SUCCESS in teaching, says a recent writer, must depend, in a large measure, upon love for the work. If you have no pleasure in the work, the sooner you get out of it the better for yourself and probably for the public.

MISSISSIPPI.

T. W. CARDOZA, State Superintendent of Public Education in Mississippi, was born in Charleston, S. C., December 19, 1838, of a white father belonging to the aristocracy of the State, and a slave mother, who, however, had been liberated previous to his birth. When nineteen years of age, he took his mother to Cleveland, Ohio, and obtained employment for himself in New York State.
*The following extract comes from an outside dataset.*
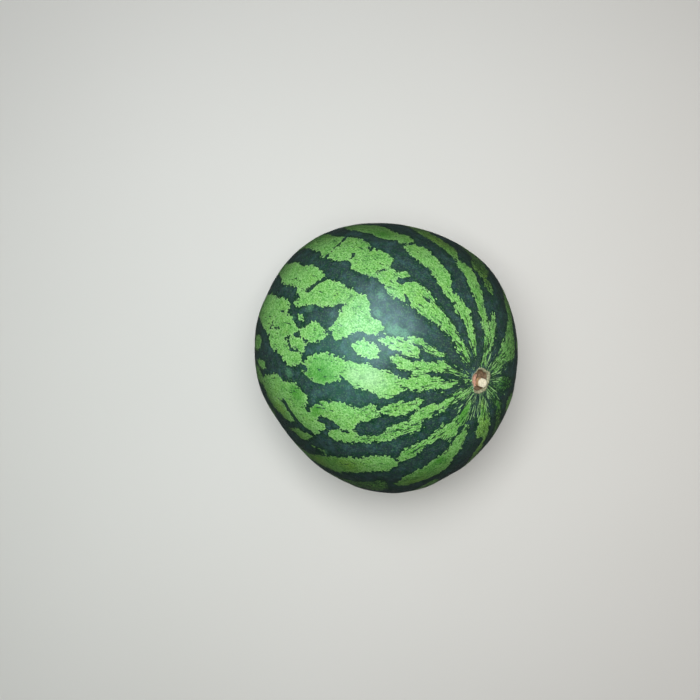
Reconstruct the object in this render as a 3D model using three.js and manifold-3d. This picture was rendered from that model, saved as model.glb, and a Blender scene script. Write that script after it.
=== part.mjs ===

He entered the Newburg Collegiate Institute as soon as he had saved sufficient funds, expecting to complete his studies at Dartmouth or Harvard. But the war came on, and he was obliged to resort to teaching again. He taught schools at Stapleton, Staten Island, and Flushing, Long Island, being remarkably successful at the latter place. Two weeks after its fall, he was sent to Charleston, S. C., by the Freedmen's Society, to organize schools among the colored children. He gathered one thousand children into the schools under his immediate charge within a short time. Desiring a permanent home in the South, he selected Mississippi, where he found a congenial climate and a wide field for his favorite occupation. He took an active part in the organization of the school-work of the State, and in November, 1873, was elected to the position of State Superintendent of Public Education by the largest majority, excepting one, of those on the ticket with him. His term of office is four years from the first Monday in January, 1874.

EDUCATION IN THE PAST.

THE following paper has been written for the ANNUAL by the State Superintendent:

Mississippi was admitted into the Union in 1817, with a Constitution containing the following clause: "Religion, morality, and knowledge being necessary to good government, the promotion of liberty, and the happiness of mankind, schools and the means of education shall forever be encouraged." Previous to the war, however, there was no well-regulated system of Public Schools in Mississippi. Counties in which cities were situated had a local system, but rural towns derived no benefit from it. Immediately after the fall of Vicksburg, philanthropic societies of the North extended their field of operations into the State, and nearly every town enjoyed the benefit of the Public Schools. They were opened to all; but very few white children availed themselves of the opportunity. These schools were continued until 1869-'70, when, under the Reconstruction Acts, the Legislature enacted a code of laws for the inauguration and government of a system of Public Schools (amended in 1873).